Burada benim tanık olduğum bir olumsuz durumu yetkililere iletmek isterim.
Günlerden 30 Ekim Salı,. Saat 14.40’ta Meteoroloji yanında araç bekleyen, Edirne dışından gelme karı koca yaşlı vatandaşlar 2.A yönüne gidecek şoföre gideceği yere soruyor.
Bu arada yine yabancı ilden gelen bayanın biri de bir yerin adını soruyor. Şoförün bayana cevabı “Ne bileyim neresi hangi birinize cevap vereyim teker teker sorunuz” deyince, kadın aracın kapısından geri döndü.Bu arada yaşlı çifte araç sürücüsü hakarete varan sözler söyledi.
Yabancı olduklarını yeri bilmediklerini söylemesine rağmen bir minibüs şoförünün böyle hareketi olmamalı. Minibüsteki yolcular da sürücünün bu hareketini ayıpladılar. Bu tür sorunların olmaması için yetkililerin gerekli uyarıyı yapmaları yararlı olur. Sonunda bu işin faturası hepimize çıkarılır.
BUNLARI BİLİYOR MUSUNUZ?
DÜNYADA İLK ARABALI VAPURU BİZ YAPTIK
İstanbul Boğaziçi’nde vapur seferleri düzenleyen Şirket-i Hayriye kuruluşu Boğaziçi gibi iki denizi bağlayan sert akıntıları olan geniş bir boğazın iki yakasında at, araba ve yük taşıması için özel bir vapura ihtiyaç duyuyordu.

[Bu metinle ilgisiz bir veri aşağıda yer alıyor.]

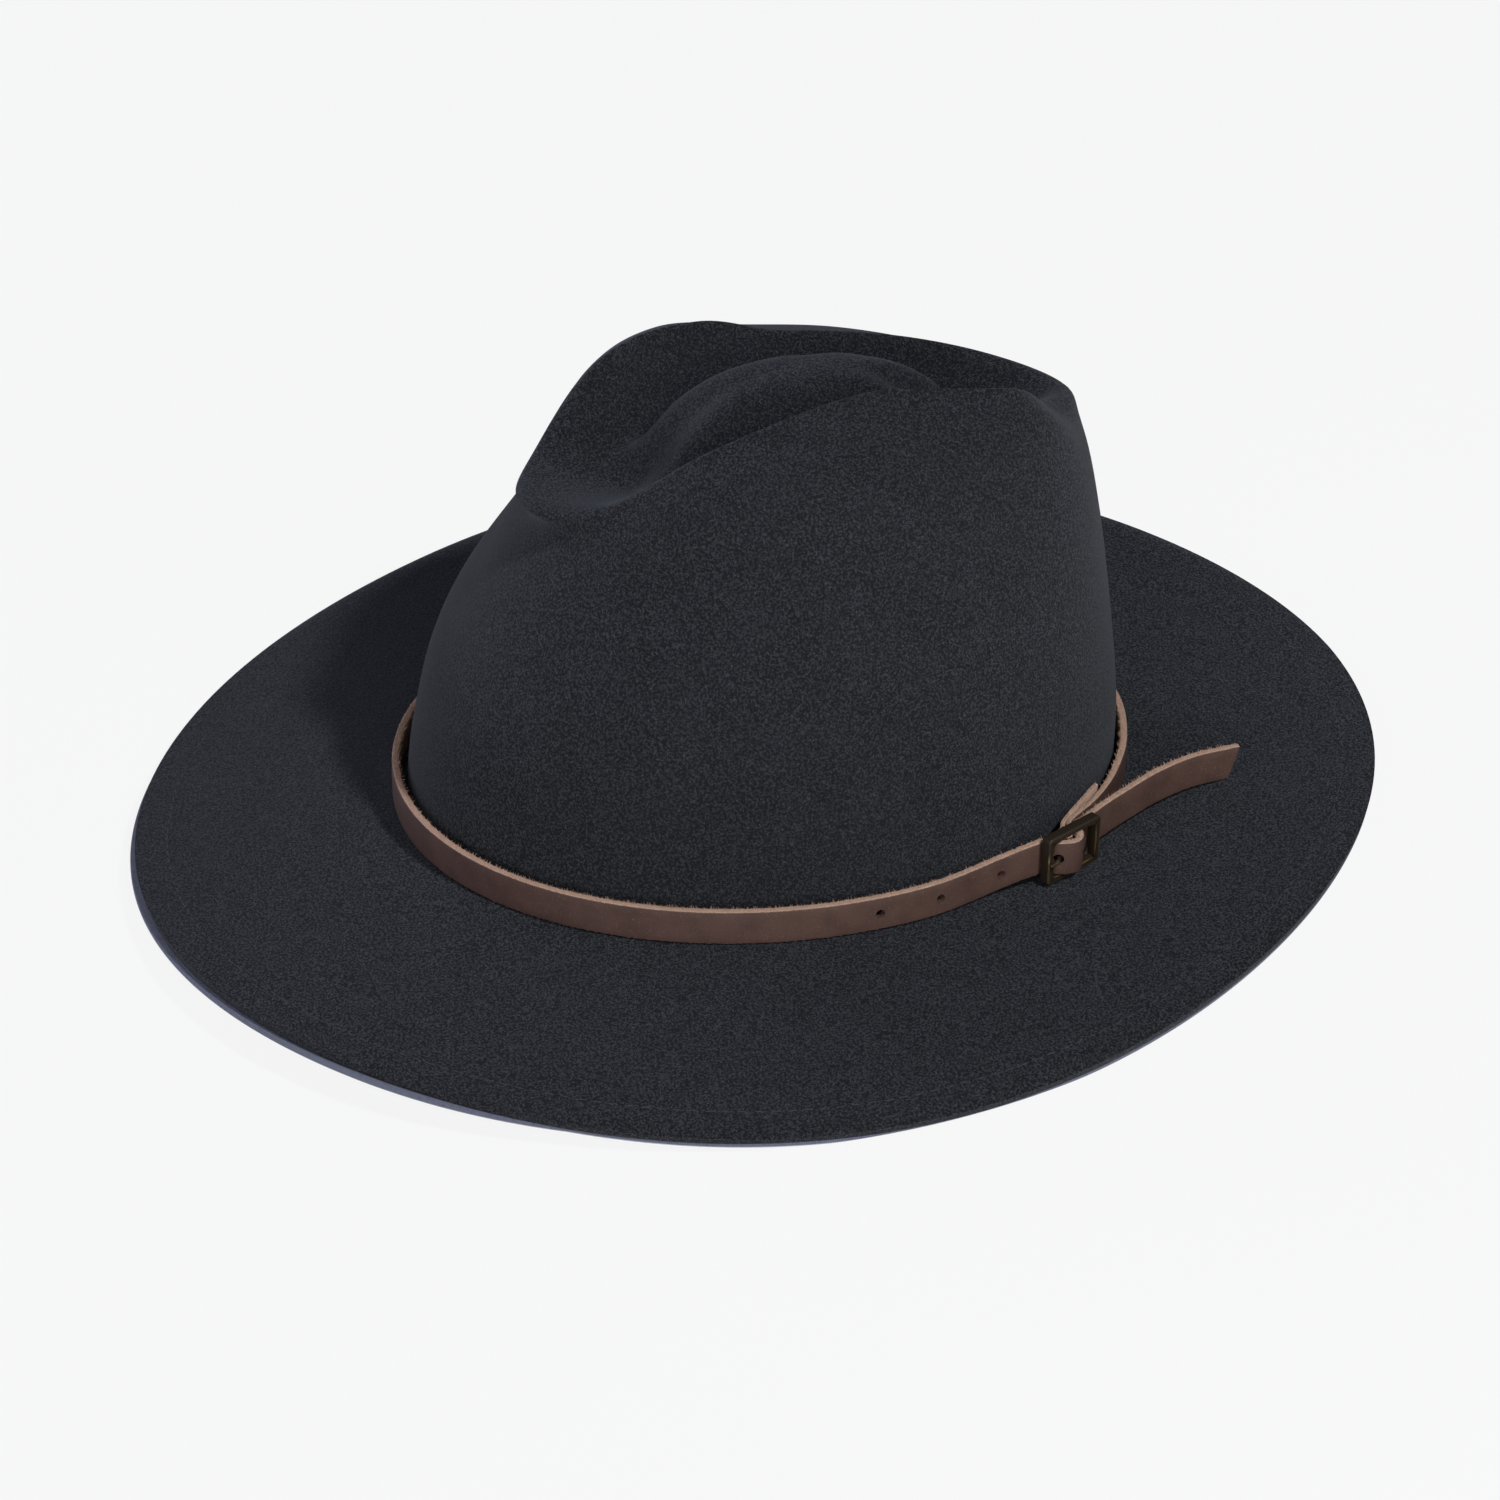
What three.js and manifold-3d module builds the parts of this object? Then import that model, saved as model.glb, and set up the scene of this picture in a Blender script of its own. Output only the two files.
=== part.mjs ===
// A felt rancher hat with a pinched teardrop crown, a wide brim and a thin leather belt with a brass buckle.
// Millimetres, +Z up. The front of the hat looks along -Y and the wearer's left side is +X.
// Everything is laid out in the crown's own axes, whose z = 0 is the plane of the head opening, and is then
// leaned onto the floor, where the hat rests on its brim. Angles run from the front towards the left side.

import * as THREE from 'three';
import { mergeVertices } from 'three/addons/utils/BufferGeometryUtils.js';
import Module from 'manifold-3d';

// The oval of the crown where it meets the brim, outside the felt
const OVAL_HALF_LENGTH = 100;
const OVAL_HALF_WIDTH = 82.5;
const FELT = 2.4;

// How far the top of the crown is set back from its base
const CROWN_SET_BACK = 11.2;
const SET_BACK_HEIGHT = 110;
const DOME_TOP = 123.4;

// One row for every 22.5 degrees from the front to the back, the same on both sides.
// low, mid, high and top: reach of the wall at four heights, as a share of the base oval.
// rim: reach of the crown's upper edge. height: its height. lift: how much the left side stands above
// and the right side below that height. skew: the same for the reach. crease and floor: reach and height
// of the groove's floor inside the edge, the reach as a share of the edge's.
const STATION_COLUMNS = ["low", "mid", "high", "top", "rim", "height", "lift", "skew", "crease", "floor"];
const STATIONS = [
  [0.997, 0.958, 0.846, 0.747, 0.743, 95.9, 0.0, 0.000, 0.63, 94.4],
  [0.996, 0.961, 0.834, 0.738, 0.688, 99.6, 2.4, -0.007, 0.70, 98.6],
  [0.990, 0.958, 0.807, 0.732, 0.592, 117.0, 2.4, -0.023, 0.60, 102.0],
  [0.985, 0.947, 0.822, 0.757, 0.485, 124.0, 4.3, -0.010, 0.57, 108.0],
  [0.982, 0.937, 0.836, 0.722, 0.402, 123.2, 6.7, -0.009, 0.56, 110.0],
  [0.980, 0.930, 0.846, 0.706, 0.414, 121.9, 7.3, -0.009, 0.58, 108.0],
  [0.979, 0.924, 0.850, 0.735, 0.562, 118.8, 8.5, 0.033, 0.61, 104.0],
  [0.978, 0.918, 0.846, 0.765, 0.631, 110.2, 3.5, -0.013, 0.62, 99.5],
  [0.978, 0.917, 0.853, 0.787, 0.714, 106.3, 0.0, 0.000, 0.69, 97.0],
].map((row) => Object.fromEntries(STATION_COLUMNS.map((name, i) => [name, row[i]])));
const WALL_HEIGHTS = { low: 0.2, mid: 0.45, high: 0.7, top: 0.9 };
const RIM_SHOULDER = { reach: 0.05, drop: 2.2 };
const GROOVE_SIDE = { in: 0.38, down: 0.42 };
const FLOOR_FOLLOWS = 0.7;
const DOME = [
  { share: 0.72, rise: 0.6 },
  { share: 0.4, rise: 0.93 },
];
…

Şirket-i Hayriye Vapur İşletmeleri Müdürü Hüseyin Hakkı Efendi,umum müfettişliklerde bulunmuş olan İskender Efendi ve Hasköy Fabrikası Sermimarı Mehmet Usta ile baş başa verip o güne kadar benzedi görülmemiş bir vapur tipi meydana getirmişlerdi.
Bu yapılan vapur bugün araba vapuru ya da feribot dediğimiz vapur tipinin atasıydı.